=== Source records ===
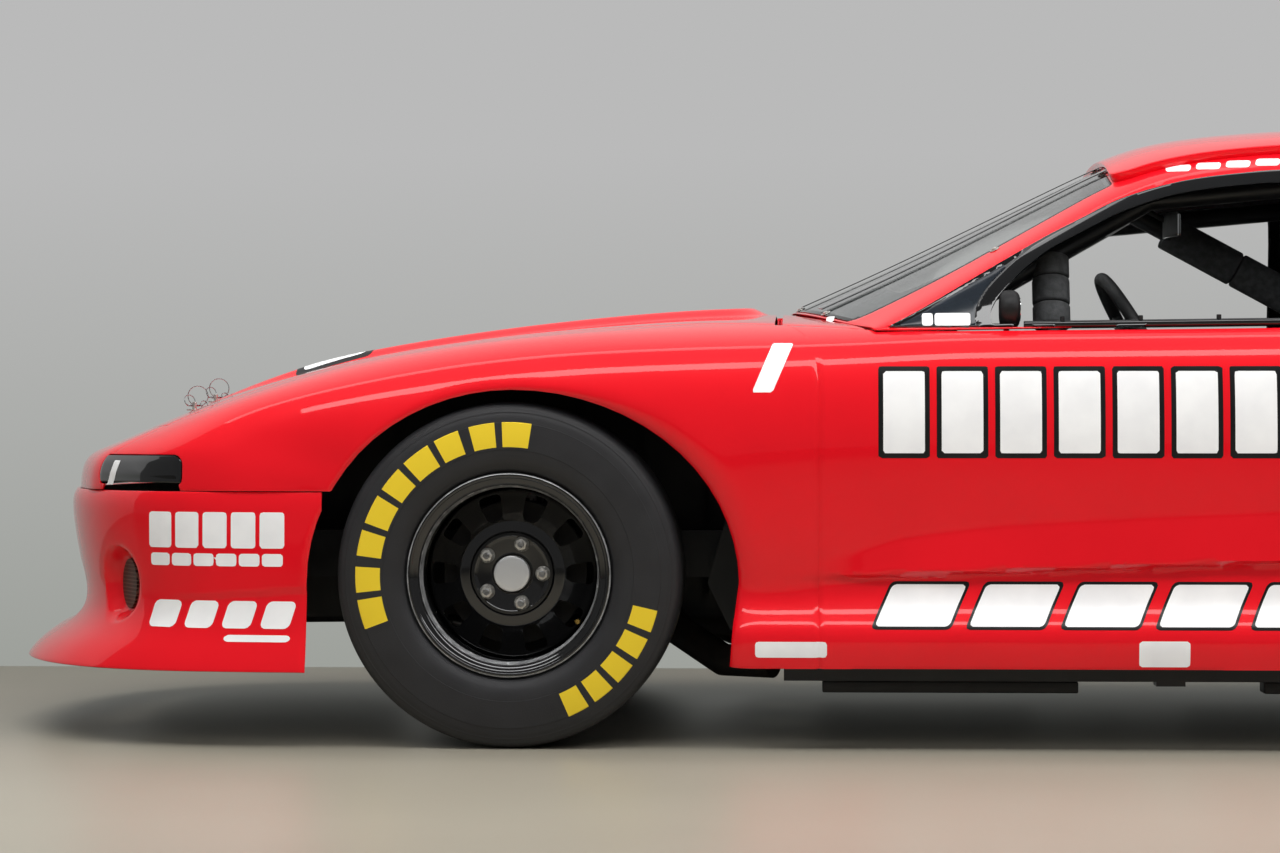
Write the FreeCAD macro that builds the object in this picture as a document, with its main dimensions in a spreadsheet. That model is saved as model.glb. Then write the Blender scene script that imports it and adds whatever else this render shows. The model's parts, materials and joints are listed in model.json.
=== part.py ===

--

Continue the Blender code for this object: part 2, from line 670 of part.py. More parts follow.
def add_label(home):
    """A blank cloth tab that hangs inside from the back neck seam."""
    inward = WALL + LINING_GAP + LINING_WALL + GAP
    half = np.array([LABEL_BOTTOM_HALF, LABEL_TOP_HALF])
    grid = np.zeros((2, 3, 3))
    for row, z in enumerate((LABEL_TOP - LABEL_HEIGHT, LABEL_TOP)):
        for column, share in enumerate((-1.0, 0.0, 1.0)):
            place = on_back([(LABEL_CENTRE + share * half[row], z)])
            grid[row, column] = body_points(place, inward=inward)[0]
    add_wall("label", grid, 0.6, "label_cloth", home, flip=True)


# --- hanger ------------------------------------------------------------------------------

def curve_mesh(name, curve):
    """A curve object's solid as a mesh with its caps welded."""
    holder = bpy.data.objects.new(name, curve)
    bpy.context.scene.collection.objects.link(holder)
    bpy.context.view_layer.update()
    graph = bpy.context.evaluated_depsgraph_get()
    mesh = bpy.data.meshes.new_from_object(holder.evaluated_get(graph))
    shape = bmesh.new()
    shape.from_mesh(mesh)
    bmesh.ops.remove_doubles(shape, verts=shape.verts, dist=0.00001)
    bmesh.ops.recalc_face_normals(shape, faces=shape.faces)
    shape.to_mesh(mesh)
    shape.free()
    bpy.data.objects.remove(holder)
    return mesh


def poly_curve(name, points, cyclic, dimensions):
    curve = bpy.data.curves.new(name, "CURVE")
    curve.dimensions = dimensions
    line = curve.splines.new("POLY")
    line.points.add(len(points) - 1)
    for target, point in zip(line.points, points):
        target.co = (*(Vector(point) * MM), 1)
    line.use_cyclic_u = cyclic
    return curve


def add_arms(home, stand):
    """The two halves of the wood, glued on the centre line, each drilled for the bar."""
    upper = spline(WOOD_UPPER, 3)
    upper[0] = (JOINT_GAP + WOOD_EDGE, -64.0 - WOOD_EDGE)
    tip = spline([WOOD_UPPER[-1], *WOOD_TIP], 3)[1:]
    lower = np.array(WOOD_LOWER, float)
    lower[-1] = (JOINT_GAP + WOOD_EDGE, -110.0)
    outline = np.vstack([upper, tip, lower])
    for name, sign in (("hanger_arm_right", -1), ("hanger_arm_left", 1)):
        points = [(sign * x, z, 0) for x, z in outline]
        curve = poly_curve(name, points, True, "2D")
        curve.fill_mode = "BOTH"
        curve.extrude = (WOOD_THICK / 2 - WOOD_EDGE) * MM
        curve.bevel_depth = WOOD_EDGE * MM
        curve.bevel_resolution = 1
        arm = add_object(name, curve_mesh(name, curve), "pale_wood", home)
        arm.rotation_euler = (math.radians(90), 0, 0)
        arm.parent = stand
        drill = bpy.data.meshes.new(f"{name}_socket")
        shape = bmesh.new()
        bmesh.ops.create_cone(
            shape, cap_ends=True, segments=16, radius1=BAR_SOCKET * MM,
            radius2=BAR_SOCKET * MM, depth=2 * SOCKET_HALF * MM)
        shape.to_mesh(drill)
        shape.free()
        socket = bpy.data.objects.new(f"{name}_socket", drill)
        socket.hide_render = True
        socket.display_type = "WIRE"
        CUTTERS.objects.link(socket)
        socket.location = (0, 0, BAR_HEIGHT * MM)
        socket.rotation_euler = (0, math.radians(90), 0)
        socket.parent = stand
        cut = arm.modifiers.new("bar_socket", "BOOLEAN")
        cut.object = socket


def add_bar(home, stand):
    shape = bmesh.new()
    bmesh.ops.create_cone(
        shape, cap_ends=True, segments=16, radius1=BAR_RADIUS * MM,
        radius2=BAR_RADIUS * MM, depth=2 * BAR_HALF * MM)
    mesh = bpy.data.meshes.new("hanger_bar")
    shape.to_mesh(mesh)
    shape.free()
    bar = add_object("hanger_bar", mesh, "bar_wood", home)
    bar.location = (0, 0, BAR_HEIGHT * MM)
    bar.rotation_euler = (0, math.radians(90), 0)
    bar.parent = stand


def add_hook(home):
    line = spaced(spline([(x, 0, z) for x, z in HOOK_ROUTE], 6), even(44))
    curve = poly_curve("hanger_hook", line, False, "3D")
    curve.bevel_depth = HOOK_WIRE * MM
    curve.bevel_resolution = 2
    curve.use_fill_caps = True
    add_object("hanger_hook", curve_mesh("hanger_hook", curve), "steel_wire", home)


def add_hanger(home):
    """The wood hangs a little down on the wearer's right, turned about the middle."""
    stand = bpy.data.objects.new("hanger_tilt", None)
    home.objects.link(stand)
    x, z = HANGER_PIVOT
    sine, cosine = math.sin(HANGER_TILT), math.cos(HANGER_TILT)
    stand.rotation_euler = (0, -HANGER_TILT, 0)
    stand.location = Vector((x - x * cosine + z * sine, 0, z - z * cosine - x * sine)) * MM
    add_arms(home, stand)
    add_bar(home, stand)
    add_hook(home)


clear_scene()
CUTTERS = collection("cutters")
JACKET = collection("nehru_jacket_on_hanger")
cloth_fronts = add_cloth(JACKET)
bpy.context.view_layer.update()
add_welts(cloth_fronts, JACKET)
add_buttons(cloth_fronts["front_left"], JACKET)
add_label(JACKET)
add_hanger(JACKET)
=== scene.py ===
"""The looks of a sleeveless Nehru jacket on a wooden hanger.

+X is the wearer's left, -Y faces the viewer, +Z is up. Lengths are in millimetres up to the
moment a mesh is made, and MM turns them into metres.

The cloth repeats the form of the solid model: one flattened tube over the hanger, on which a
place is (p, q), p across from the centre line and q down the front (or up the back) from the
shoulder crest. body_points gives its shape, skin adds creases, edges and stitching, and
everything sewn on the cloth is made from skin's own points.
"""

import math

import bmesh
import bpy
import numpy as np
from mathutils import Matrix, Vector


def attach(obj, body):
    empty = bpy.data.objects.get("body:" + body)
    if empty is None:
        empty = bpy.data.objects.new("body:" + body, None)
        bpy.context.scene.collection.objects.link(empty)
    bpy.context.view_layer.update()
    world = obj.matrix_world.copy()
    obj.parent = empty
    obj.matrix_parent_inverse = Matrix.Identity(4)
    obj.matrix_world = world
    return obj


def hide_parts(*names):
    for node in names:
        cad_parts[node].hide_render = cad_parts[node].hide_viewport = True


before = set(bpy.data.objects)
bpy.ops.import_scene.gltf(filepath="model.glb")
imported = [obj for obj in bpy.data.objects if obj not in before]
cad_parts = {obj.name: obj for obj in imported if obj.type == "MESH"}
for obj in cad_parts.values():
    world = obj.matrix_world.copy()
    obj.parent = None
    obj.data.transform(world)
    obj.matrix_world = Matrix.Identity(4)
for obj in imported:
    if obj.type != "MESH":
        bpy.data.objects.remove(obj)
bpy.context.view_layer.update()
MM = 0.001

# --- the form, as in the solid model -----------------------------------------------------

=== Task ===
Exactly the lines from the one holding "clear_scene()" through the one holding "obj.parent = empty" should be printed, ends included.

=== Correct answer ===
clear_scene()
CUTTERS = collection("cutters")
JACKET = collection("nehru_jacket_on_hanger")
cloth_fronts = add_cloth(JACKET)
bpy.context.view_layer.update()
add_welts(cloth_fronts, JACKET)
add_buttons(cloth_fronts["front_left"], JACKET)
add_label(JACKET)
add_hanger(JACKET)
=== scene.py ===
"""The looks of a sleeveless Nehru jacket on a wooden hanger.

+X is the wearer's left, -Y faces the viewer, +Z is up. Lengths are in millimetres up to the
moment a mesh is made, and MM turns them into metres.

The cloth repeats the form of the solid model: one flattened tube over the hanger, on which a
place is (p, q), p across from the centre line and q down the front (or up the back) from the
shoulder crest. body_points gives its shape, skin adds creases, edges and stitching, and
everything sewn on the cloth is made from skin's own points.
"""

import math

import bmesh
import bpy
import numpy as np
from mathutils import Matrix, Vector


def attach(obj, body):
    empty = bpy.data.objects.get("body:" + body)
    if empty is None:
        empty = bpy.data.objects.new("body:" + body, None)
        bpy.context.scene.collection.objects.link(empty)
    bpy.context.view_layer.update()
    world = obj.matrix_world.copy()
    obj.parent = empty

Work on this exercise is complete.